Re getting up, buy an alarm clock and put it away from your bed.

And do not ever use the snooze button. It does not work. Get out of bed as soon as your alarm goes off.
 

TVStactic

kiwifarms.net
chiming in for my sperging.

OP, have you checked yourself in the mirror lately? as in starting to take notes whenever whatever? being self aware is one huge step to help, go to a sleep doc and get tips from them.

circadian clocks can be altered no problems because world traveling so you shouldn't stick yourself that much to it, the whole routine of what you need to sleep is what is, depending on many other factors you can have positive and negative factors to help your sleeping.

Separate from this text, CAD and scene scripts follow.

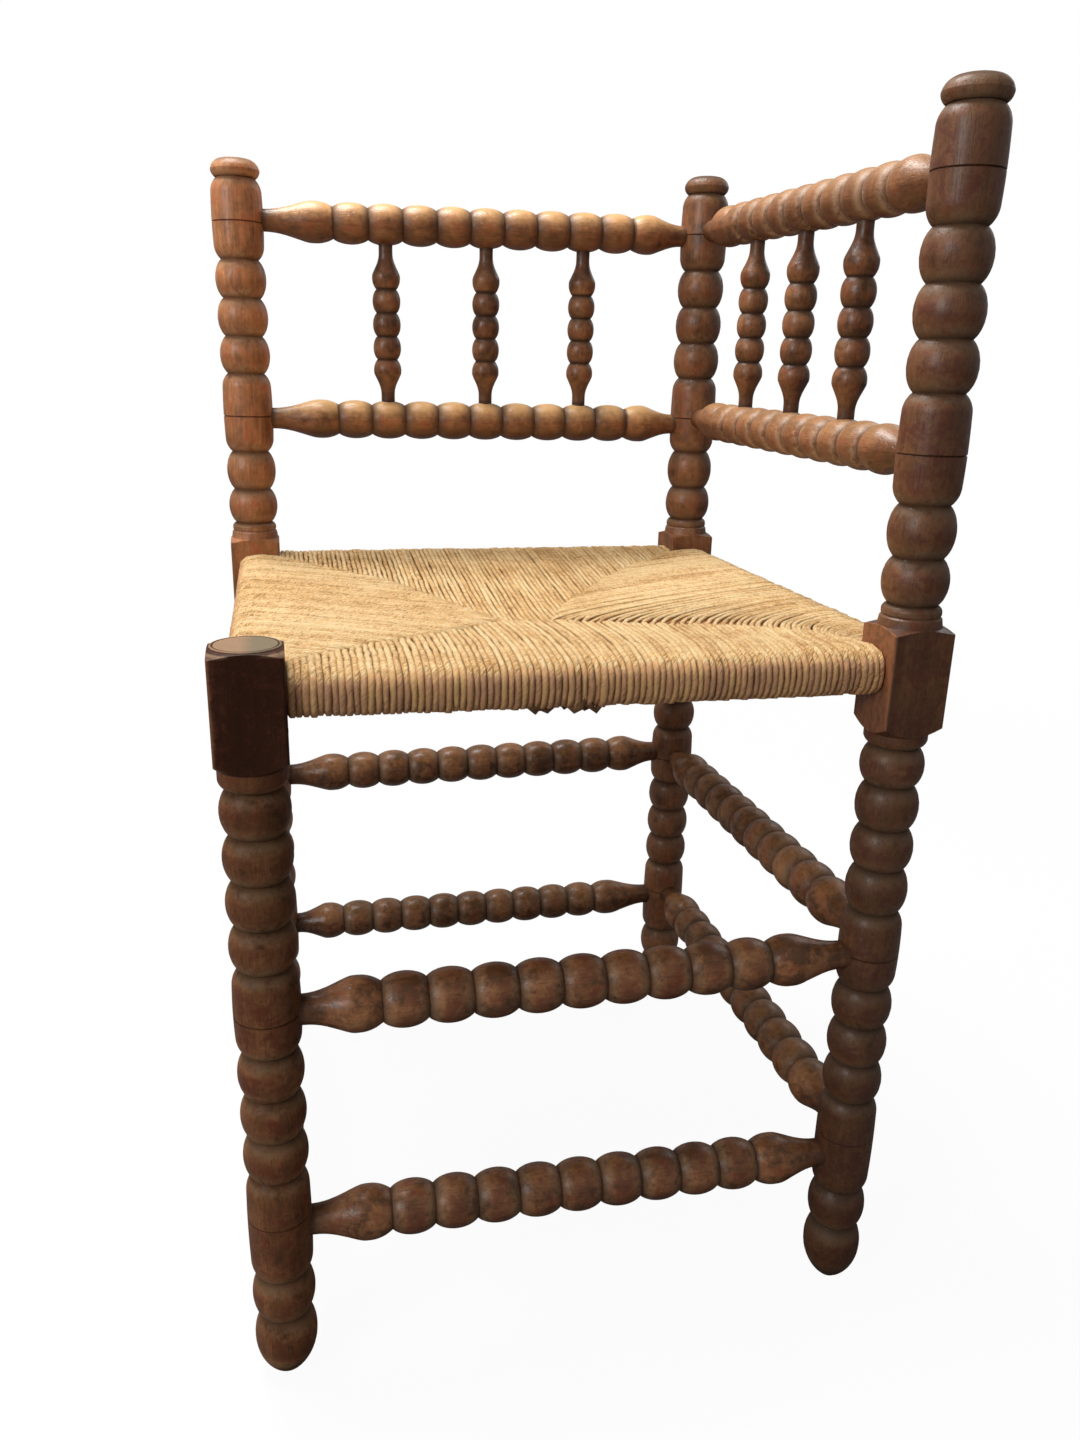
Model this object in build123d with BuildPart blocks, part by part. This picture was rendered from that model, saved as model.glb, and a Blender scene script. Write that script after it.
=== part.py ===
from build123d import *
from math import cos, radians, sin, sqrt
import os

# Corner chair: four turned posts on a square plan, a back on its rear and right sides, a rush seat.
# Millimetres, +Z up, +X from the front left post to the front right one, +Y from front to rear.
# The origin is on the floor, at the centre of the square.

# --- plan ---
post_spacing = 390.0  # post axis to post axis, both ways

# --- posts, from the floor up ---
post_radius = 19.8  # bobbins and foot
barrel_radius = 19.8  # plain stretches that take the rails
groove_radius = 14.6  # bottom of the grooves between bobbins
foot_height = 47.0
foot_widest_height = 28.5
foot_tread_radius = 7.5  # flat that meets the floor
ankle_bobbin = 31.5  # length of the one bobbin over the foot
lower_barrel = 75.0
shin_bobbin = 29.4
shin_bobbins = 3
upper_barrel = 56.0
thigh_bobbin = 27.9
thigh_bobbins = 4
uneven_thigh = {"front_right": (2.7, 0.4, 1.3, -1.7)}  # that post's are this much longer, from the lowest up
drum_height = 12.0  # round drum under the square block
drum_radius = 19.4
drum_curve = 4.8  # height over which the drum rounds out of its groove
barrel_end = 11.0  # length over which a barrel rounds down to its groove
barrel_crown = 0.4  # how far its middle stands out from a straight line

block_side = 39.8
block_height = 67.0
block_edge_round = 2.0
lower_shoulder = 6.5  # height over which the lathe cuts away the block's lower corners
upper_shoulder = 3.0
disc_radius = 18.9  # flat turned top of the low post
disc_height = 0.9
disc_edge = 0.4
disc_groove_radius = 17.3
disc_groove = 0.6  # depth and half the width of the groove round the disc

collar_foot_radius = 19.2  # on top of the block, from where the collar narrows upwards
collar_notch_height = 6.2  # to the notch cut round the collar
collar_notch_radius = 17.2
collar_notch_width = 1.2
collar_rim_height = 9.6
collar_rim_radius = 17.8
collar_height = 13.0
waist_bobbins = (28.0, 31.0)  # the two are not of one length
lower_back_barrel = 62.5
back_bobbin = 29.0
back_bobbins = 3
upper_back_barrel = 59.7
neck_radius = 15.6  # under the cap
cap_height = 13.3
cap_radius = 18.7
cap_widest_height = 5.6
cap_flat_radius = 11.0
cap_fullness = 1.2  # how far the cap's shoulder stands out from a straight line

# turned by hand, no tall post is quite as long above its block as the next: shares of the lengths above
back_stretch = {"front_right": 1.0, "back_right": 1.021, "back_left": 0.99}

bobbin_roundness = 60.0  # degrees of its ellipse that a bobbin's profile takes, each way from the crown
end_fullness = 0.64  # share of its radius that a rounded end keeps, most of the way down
scribe_width = 1.1
scribe_depth = 0.8
lower_scribe_rise = 7.5  # the lowest scribed line, above the middle of its barrel
scribe_rise = -2.5  # the other scribed lines

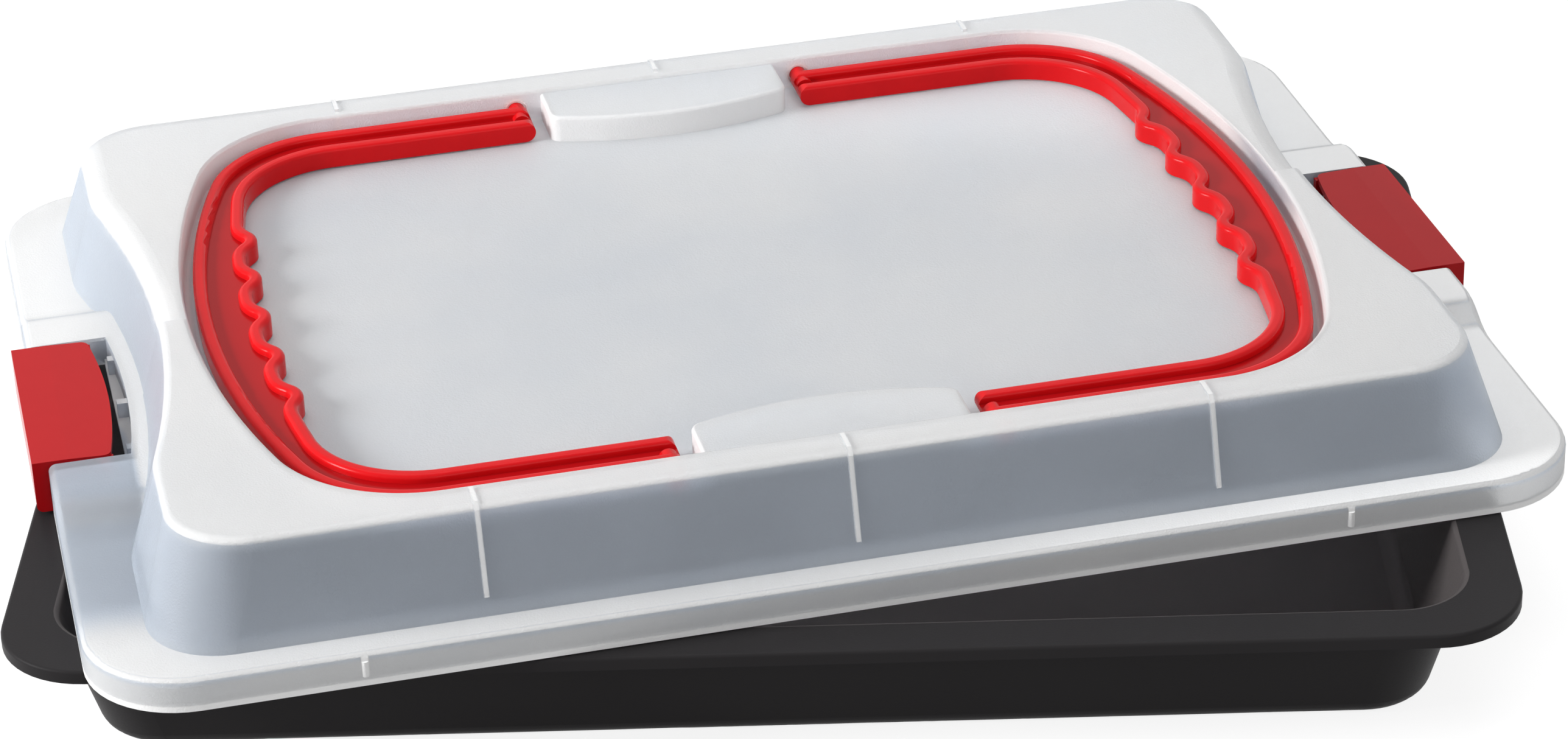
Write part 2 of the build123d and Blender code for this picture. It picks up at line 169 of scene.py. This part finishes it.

being on the farms is the least place you should seek as a rule because each person here is different with different bodies and routines. for instance many farmers here need to be on the utter darkness and calmness to sleep but other farmers (myself included) can sleep/nap soundly with light and sounds while other farmers are usually mixes, i caught myself with my phone on my face after sleeping because i was browsing some dating apps and i can even sleep with my glasses on but it depends heavily. my alertness is what makes my sleep either ultra heavy or featherlight to a point of waking up for coin dropping sounds.

start to take notes about yourself when going to sleep and get help from the doctors and even consider psy help, i often concur with the kiwi theory that a healthy mind/body work in tandem, luck also plays a part, considering how sedentary i was i got ultra lucky to not develop terrible issues after the docs told me the myriad of issues that i should have, that sucks a bit since i developed dust allergy even though i had no allergies when i was younger, can still sleep without problems, only awakening to find one of my noses with that stuck sensation.

with the rona i think it'll be hard for you to get checkups at the doc and don't self med, docs hate that because in some countries a superbacteria often pops up because people selfmedded to give them resistance.